§ Instructions to follow
Extract the lines between the ones holding "make_hatch(lid_axis, flap_axis)" and "nodes[node].hide_render = nodes[node].hide_viewport", inclusive, exactly as written and nothing more.

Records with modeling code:
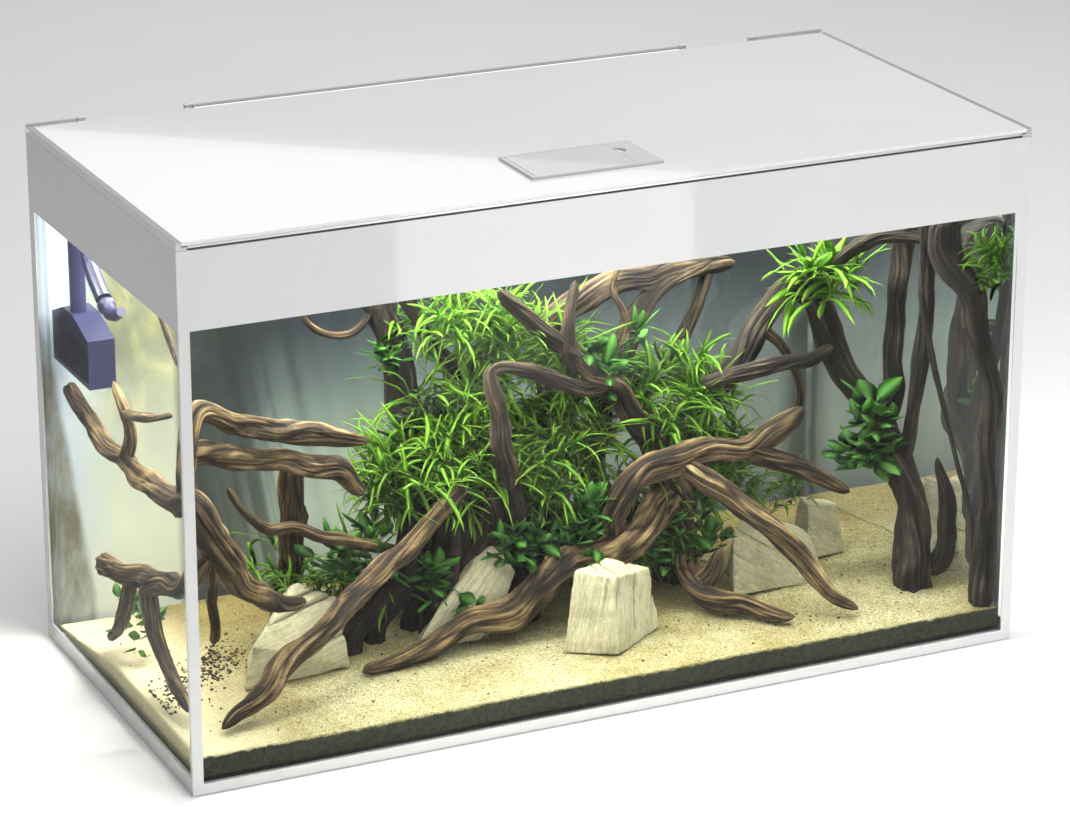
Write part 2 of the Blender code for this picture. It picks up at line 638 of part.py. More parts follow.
RIGHT_STEM = (
    (0.446, -0.160, 0.473, 0.0100), (0.462, -0.172, 0.425, 0.0125), (0.470, -0.186, 0.360, 0.0125),
    (0.471, -0.195, 0.300, 0.0115), (0.471, -0.200, 0.200, 0.0115), (0.470, -0.203, 0.058, 0.0115))

# Stones: corners of the foot, then of the top, each (x, y, z)
STONES = (
    ("stone_left", (
        (-0.383, -0.080, 0.0405), (-0.262, -0.072, 0.0405), (-0.250, -0.015, 0.0405), (-0.360, -0.010, 0.0405),
        (-0.372, -0.068, 0.095), (-0.300, -0.062, 0.122), (-0.262, -0.050, 0.105), (-0.330, -0.015, 0.115))),
    ("stone_slab", (
        (-0.170, -0.068, 0.0405), (-0.085, -0.062, 0.0405), (-0.075, -0.035, 0.0405), (-0.160, -0.035, 0.0405),
        (-0.100, -0.064, 0.150), (-0.052, -0.058, 0.112), (-0.070, -0.028, 0.140), (-0.062, -0.060, 0.085))),
    ("stone_center", (
        (-0.024, -0.143, 0.0405), (0.030, -0.176, 0.0405), (0.108, -0.122, 0.0405), (0.050, -0.094, 0.0405),
        (-0.004, -0.130, 0.130), (0.036, -0.152, 0.124), (0.096, -0.116, 0.112), (0.050, -0.100, 0.126))),
    ("stone_right", (
        (0.225, -0.080, 0.0405), (0.345, -0.078, 0.0405), (0.360, -0.025, 0.0405), (0.245, -0.020, 0.0405),
        (0.232, -0.062, 0.108), (0.310, -0.066, 0.112), (0.345, -0.040, 0.085), (0.262, -0.028, 0.118))),
    ("stone_back", (
        (0.358, -0.015, 0.0405), (0.408, -0.012, 0.0405), (0.412, 0.035, 0.0405), (0.362, 0.035, 0.0405),
        (0.362, -0.004, 0.104), (0.402, -0.004, 0.100), (0.405, 0.028, 0.094), (0.366, 0.026, 0.106))),
    ("stone_corner", (
        (0.442, -0.062, 0.0405), (0.484, -0.060, 0.0405), (0.484, -0.018, 0.0405), (0.445, -0.020, 0.0405),
        (0.450, -0.054, 0.130), (0.480, -0.054, 0.140), (0.480, -0.026, 0.135), (0.452, -0.026, 0.124))),
)

# Plant clumps: name, centre, half sizes
PLANTS = (
    ("plants_left", (-0.145, 0.025, 0.200), (0.050, 0.028, 0.060)),
    ("plants_center", (0.045, 0.025, 0.190), (0.042, 0.026, 0.055)),
    ("plants_right", (0.255, 0.025, 0.175), (0.045, 0.030, 0.045)),
    ("plants_trunk", (0.395, -0.085, 0.205), (0.020, 0.016, 0.022)),
    ("plants_crown", (0.425, 0.020, 0.385), (0.022, 0.020, 0.022)),
    ("plants_corner", (0.462, -0.205, 0.440), (0.020, 0.014, 0.028)),
)


def make_sand():
    half_y = INNER_Y - SAND_EDGE
    low = BOTTOM + GAP
    outline = (
        (-half_y, low), (half_y, low), (half_y, SAND_BACK), (SAND_CREST, SAND_TOP), (-half_y, SAND_TOP))
    half_x = INNER_X - SAND_EDGE
    prism("sand_bed", outline, "x", -half_x, half_x, sand())


def make_driftwood():
    groups = (
        ("driftwood_center", CENTER_BRANCHES), ("driftwood_left", LEFT_BRANCHES),
        ("driftwood_right", RIGHT_BRANCHES), ("driftwood_dark", DARK_BRANCHES),
        ("driftwood_upper", UPPER_BRANCHES))
    sides = 8
    for name, branches in groups:
        trunk = tube(name, branches[0], sides, driftwood())
        others = [tube("branch", points, sides - 1, driftwood()) for points in branches[1:]]
        combine(trunk, others, "UNION")
    tube("driftwood_log", LEFT_LOG, sides, driftwood())
    tube("driftwood_stem", RIGHT_STEM, sides, driftwood())


def make_stones():
    for name, corners in STONES:
        shape = bmesh.new()
        for corner in corners:
            shape.verts.new(corner)
        hull = bmesh.ops.convex_hull(shape, input=shape.verts)
        loose = [item for item in hull["geom_interior"] if isinstance(item, bmesh.types.BMVert)]
        bmesh.ops.delete(shape, geom=loose, context="VERTS")
        add(name, shape, stone())


def make_plants():
    for name, centre, half in PLANTS:
        shape = bmesh.new()
        bmesh.ops.create_icosphere(shape, subdivisions=2, radius=1.0)
        for corner in shape.verts:
            corner.co = [middle + size * part for middle, size, part in zip(centre, half, corner.co)]
        add(name, shape, leaf_green(), 60)


def build():
    clear_scene()
    make_panes()
    make_borders()
    make_seal()
    make_braces()
    make_rim()
    lid_axis = axis_empty("lid_axis", (0.0, HINGE_Y, HINGE_Z))
    flap_axis = axis_empty("flap_axis", FLAP_AXIS, lid_axis)
    nozzle_axis = axis_empty("nozzle_axis", NOZZLE_AXIS)
    make_lid(lid_axis)
    make_hatch(lid_axis, flap_axis)
    make_lamps(lid_axis)
    make_intake()
    make_outlet(nozzle_axis)
    make_suction_cups()
    make_sand()
    make_driftwood()
    make_stones()
    make_plants()


build()
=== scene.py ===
import math

import bmesh
import bpy
import numpy as np
from mathutils import Matrix, Vector, noise


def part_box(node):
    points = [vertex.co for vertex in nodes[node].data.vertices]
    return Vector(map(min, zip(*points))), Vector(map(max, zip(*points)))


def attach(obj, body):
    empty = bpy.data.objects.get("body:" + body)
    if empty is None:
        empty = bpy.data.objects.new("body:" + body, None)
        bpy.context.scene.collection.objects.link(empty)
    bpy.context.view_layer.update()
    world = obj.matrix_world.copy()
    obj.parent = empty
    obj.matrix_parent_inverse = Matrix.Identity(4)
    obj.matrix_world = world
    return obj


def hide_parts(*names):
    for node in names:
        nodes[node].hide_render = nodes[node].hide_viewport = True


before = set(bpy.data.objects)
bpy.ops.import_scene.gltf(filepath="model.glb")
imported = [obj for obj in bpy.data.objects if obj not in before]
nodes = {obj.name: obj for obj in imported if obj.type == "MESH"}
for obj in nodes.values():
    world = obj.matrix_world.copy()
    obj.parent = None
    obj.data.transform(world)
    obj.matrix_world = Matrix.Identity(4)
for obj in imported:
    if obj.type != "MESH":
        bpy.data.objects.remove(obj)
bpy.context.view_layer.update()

rng = np.random.default_rng(7)

# Inside faces of the side and front panes, levels of the sand, middle of the rear panel's thickness
INNER_X = -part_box("left_pane")[1].x
INNER_Y = -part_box("front_pane")[1].y
SAND_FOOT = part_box("sand_bed")[0].z
SAND_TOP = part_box("sand_bed")[1].z
REAR_MIDDLE = (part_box("rear_panel")[0].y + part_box("rear_panel")[1].y) / 2
# The bend that the filter's nozzle turns about, and the ball that fills it
NOZZLE_PIVOT = (-0.4755, 0.056, 0.452)
BALL_RADIUS = 0.0103
# Room that wood and leaves keep to the panes
PANE_GAP = 0.001

CAMERA_PLACE = (-1.7551, -3.7755, 1.7817)
CAMERA_TILT = 70.153
CAMERA_TURN = -25.036
CAMERA_LENS = 131.77
WORLD_LIGHT = 0.38


# Node materials

def put(tree, socket, value):
    """Set a socket, or link another socket to it."""
    if isinstance(value, bpy.types.NodeSocket):
        tree.links.new(value, socket)
    elif socket.type == "RGBA" and len(value) == 3:
        socket.default_value = (*value, 1.0)
    else:
        socket.default_value = value


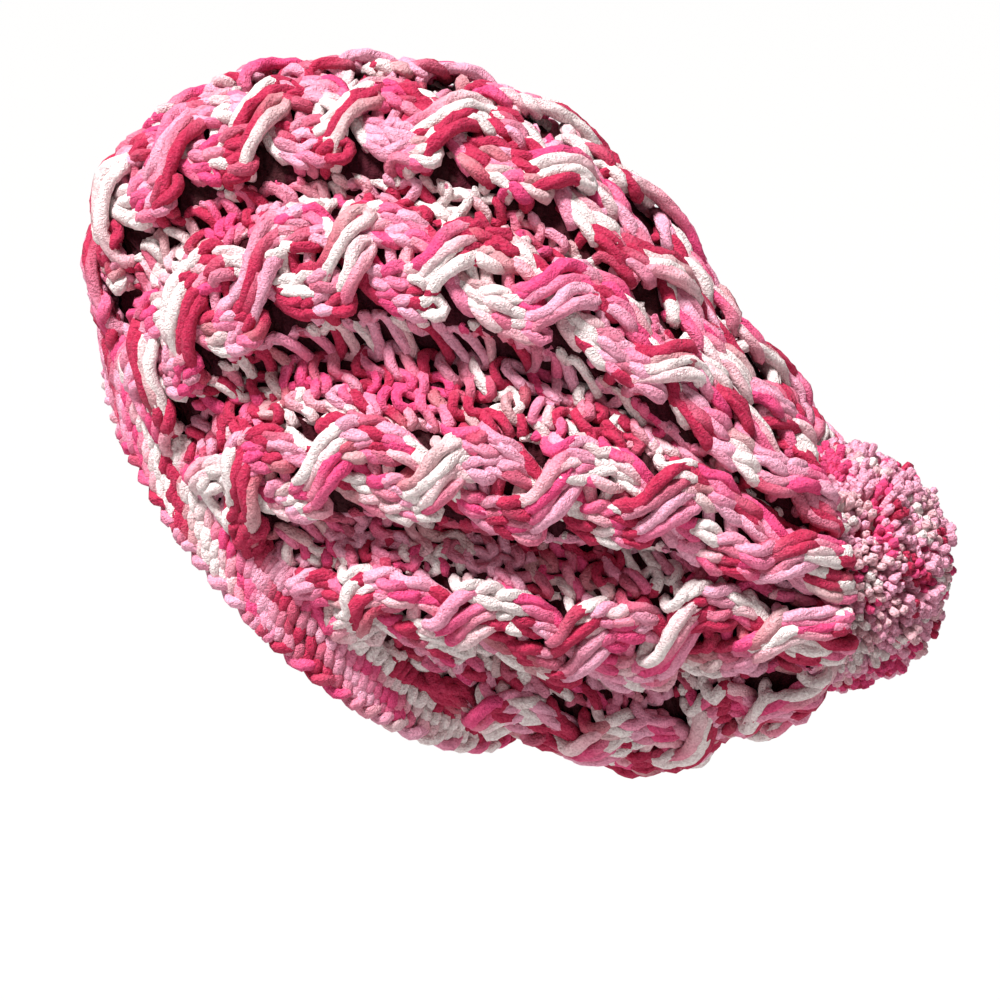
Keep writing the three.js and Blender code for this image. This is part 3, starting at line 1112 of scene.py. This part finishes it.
@dataclass
class GoreKnit(Knitting):
    """A gore of purl stitches between two cables. The stitches in its fold are drawn out wide."""

    radius: float = 2.2
    row_pitch: float = 7.6
    stitch_width: float = 13.5
    most_stitches: int = 3
    widest_share: float = 2.0
    base: float = -4.1
    overlap: float = 0.5
    pairing: float = 0.34
    pairing_turns: float = 1.6
    wander: float = 0.4
    side_spread: float = 0.09
    height_spread: float = 0.14
    place_spread: float = 0.14
    lift_spread: float = 0.8
    loop: Loop = Loop(height=0.80, waist=0.17, depth=2.1, facing=Facing.PURL)

    def keys(self, unit: int, along: float, pitch: float, towards: float) -> Array:
        """The key points of one row.

        Args:
            unit: the number of the cable before the gore, from 0.
            along: the middle of the row.
            pitch: the row's pitch as a share of the way along.
            towards: 1 or -1, for the neighbour that the row is drawn to where rows pair up.

        Returns:
            Points in millimetres.
        """
        first = unit * WALES_PER_UNIT + CABLE_HALF_WALES - self.overlap
        last = (unit + 1) * WALES_PER_UNIT - CABLE_HALF_WALES + self.overlap
        width = self.form.width(first, last, along)
        count = int(np.clip(round(width / self.stitch_width), 2, self.most_stitches))
        parts = np.ones(count)
        parts[0 if FOLDS[unit].deepest <= 0.5 else -1] = self.widest_share
        edges = first + (last - first) * np.concatenate([[0.0], np.cumsum(parts)]) / parts.sum()
        wide = np.diff(edges)[:, None]
        wale = edges[:-1, None] + (0.5 + self.loop.across()[None]) * wide
        wale = wale + self.uneven((count, 1), self.side_spread)
        rise = self.loop.up()[None] * (1 + self.uneven((count, 1), self.height_spread))
        across = (wale - first) / (last - first)
        phase = float(self.draw.uniform(0.0, TURN))
        paired = towards * self.pairing * np.sin(TURN * self.pairing_turns * across + phase)
        place = along + (rise + paired + self.uneven((count, 1), self.place_spread)) * pitch
        lift = self.base + self.loop.out()[None] + self.uneven((count, 1), self.lift_spread)
        wale, place, lift = wale.ravel(), place.ravel(), lift.ravel()
        points = self.form.place(wale, np.clip(place, 0.0, LAST_ALONG), lift)
        return points + self.uneven(points.shape, self.wander)

    def build(self, unit: int) -> bpy.types.Object:
        """Knits one gore.

        Args:
            unit: the number of the cable before the gore, from 0.

        Returns:
            The piece.
        """
        yarn = YarnMesh(self.radius, sides=6, pace=2.4)
        middle = (unit + 0.5) * WALES_PER_UNIT
        rows = round(self.form.length(middle, CABLE_START, CABLE_END) / self.row_pitch)
        pitch = (CABLE_END - CABLE_START) / rows
        for row in range(rows):
            along = CABLE_START + (row + 0.5) * pitch
            keys = self.keys(unit, along, pitch, 1.0 if row % 2 == 0 else -1.0)
            yarn.lay(keys, float(self.draw.uniform(0.0, DYED_LENGTH)))
        return self.finished(yarn, f"gore_{unit + 1}_purl", "gore_knit", "crown_body")


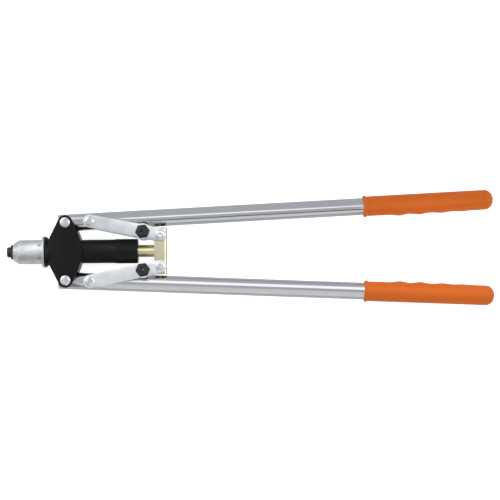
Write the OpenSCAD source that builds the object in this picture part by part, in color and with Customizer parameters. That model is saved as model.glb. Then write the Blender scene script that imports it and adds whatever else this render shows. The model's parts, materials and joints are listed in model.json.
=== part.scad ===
/* [Nose] */
// Diameter of the round tip that presses on the rivet flange
tip_d = 11.6; // [9:0.1:12]
// Length of the round tip
tip_l = 4.2; // [3:0.1:6]
// Hexagon of the nosepieces, across flats
hex_af = 14; // [12:0.5:15]
// Height of the hexagon
hex_l = 3.1; // [2:0.1:4]
// Thread diameter of the nosepieces
thread_d = 10; // [8:0.5:10]
// Bore of the fitted nosepiece, for the mandrel of a 6.4 mm rivet
nose_bore_d = 4.2; // [2.2:0.1:4.4]

/* [Head sleeve] */
// Outer diameter of the sleeve
sleeve_d = 27; // [25:0.1:28]
// Diameter of the flange that seats on the casting
flange_d = 35.2; // [32:0.1:38]
// Place of the sleeve's seat on the casting, from the tip
seat_x = 42; // [41:0.1:43]
// Number of spanner holes round the sleeve
spanner_holes = 6; // [4:1:8]

/* [Body casting] */
// Handle pivots, distance behind the tip
pivot_x = 65.4; // [64:0.1:67]
// Handle pivots, distance from the centre line
pivot_y = 32; // [31.5:0.1:33]
// Radius of the cast lobes round the pivots
lobe_r = 8; // [7.5:0.1:9]
// Thickness over both cheeks
cheek_span = 29; // [28:0.1:31]
// Slot between the cheeks, where the tubes swing
slot_gap = 19.8; // [19.6:0.1:20]
// Outer diameter of the long barrel
barrel_d = 26.2; // [24:0.1:27]
// Rear end of the barrel, from the tip
barrel_end = 145; // [142:0.5:146]

/* [Handles] */
// Outer diameter of the handle tubes
tube_d = 19; // [18.5:0.1:19]
// Wall of the handle tubes
tube_wall = 2; // [1.5:0.1:2.5]
// Angle of each closed handle to the centre line
rest_angle = 2.6; // [2.6:0.1:4]
// Distance from a pivot to the closed end of its grip
handle_reach = 474.6; // [400:1:600]
// Length of the grips
grip_l = 144; // [120:1:160]
// Diameter of the grips between the finger swells
grip_d = 22.2; // [22:0.1:25]

/* [Links and crosshead] */
// Distance from a handle pivot to its link pin
link_pin_reach = 27; // [26:0.1:28]
// Rear link rivets, distance behind the tip
crosshead_pin_x = 170; // [169:0.1:171]
// Rear link rivets, distance from the centre line
crosshead_pin_y = 17.5; // [16:0.1:18]
// Thickness of a link plate
plate_t = 3; // [2:0.1:3.5]
// Length of the channel crosshead along the tool
crosshead_l = 13.7; // [13:0.1:16]
// Width of the crosshead across the tool
crosshead_w = 51.8; // [50:0.1:52.8]
// Height of the crosshead
crosshead_h = 19; // [18.6:0.1:19]
// Diameter of the pull rod
rod_d = 13.3; // [12:0.1:13.4]

/* [Hidden] */
$fn = 96;

// Clearances: a turning fit, a pressed or riveted fit, and free air between flat faces
running = 0.06;
seated = 0.02;
face_gap = 0.3;
eps = 0.01;
// How far a cut runs past the solid that it cuts
past = 1;

// Nosepiece, measured along its axis from the tip
shank_l = 9.5;
tail_l = 2.5;
tail_d = 6.4;
hex_start = tip_l;
hex_end = hex_start + hex_l;
tip_round = 0.9;
tip_fillet = 0.5;
hex_corner = 0.45;
nose_l = hex_end + shank_l + tail_l;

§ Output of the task
    make_hatch(lid_axis, flap_axis)
    make_lamps(lid_axis)
    make_intake()
    make_outlet(nozzle_axis)
    make_suction_cups()
    make_sand()
    make_driftwood()
    make_stones()
    make_plants()


build()
=== scene.py ===
import math

import bmesh
import bpy
import numpy as np
from mathutils import Matrix, Vector, noise


def part_box(node):
    points = [vertex.co for vertex in nodes[node].data.vertices]
    return Vector(map(min, zip(*points))), Vector(map(max, zip(*points)))


def attach(obj, body):
    empty = bpy.data.objects.get("body:" + body)
    if empty is None:
        empty = bpy.data.objects.new("body:" + body, None)
        bpy.context.scene.collection.objects.link(empty)
    bpy.context.view_layer.update()
    world = obj.matrix_world.copy()
    obj.parent = empty
    obj.matrix_parent_inverse = Matrix.Identity(4)
    obj.matrix_world = world
    return obj


def hide_parts(*names):
    for node in names:
        nodes[node].hide_render = nodes[node].hide_viewport = True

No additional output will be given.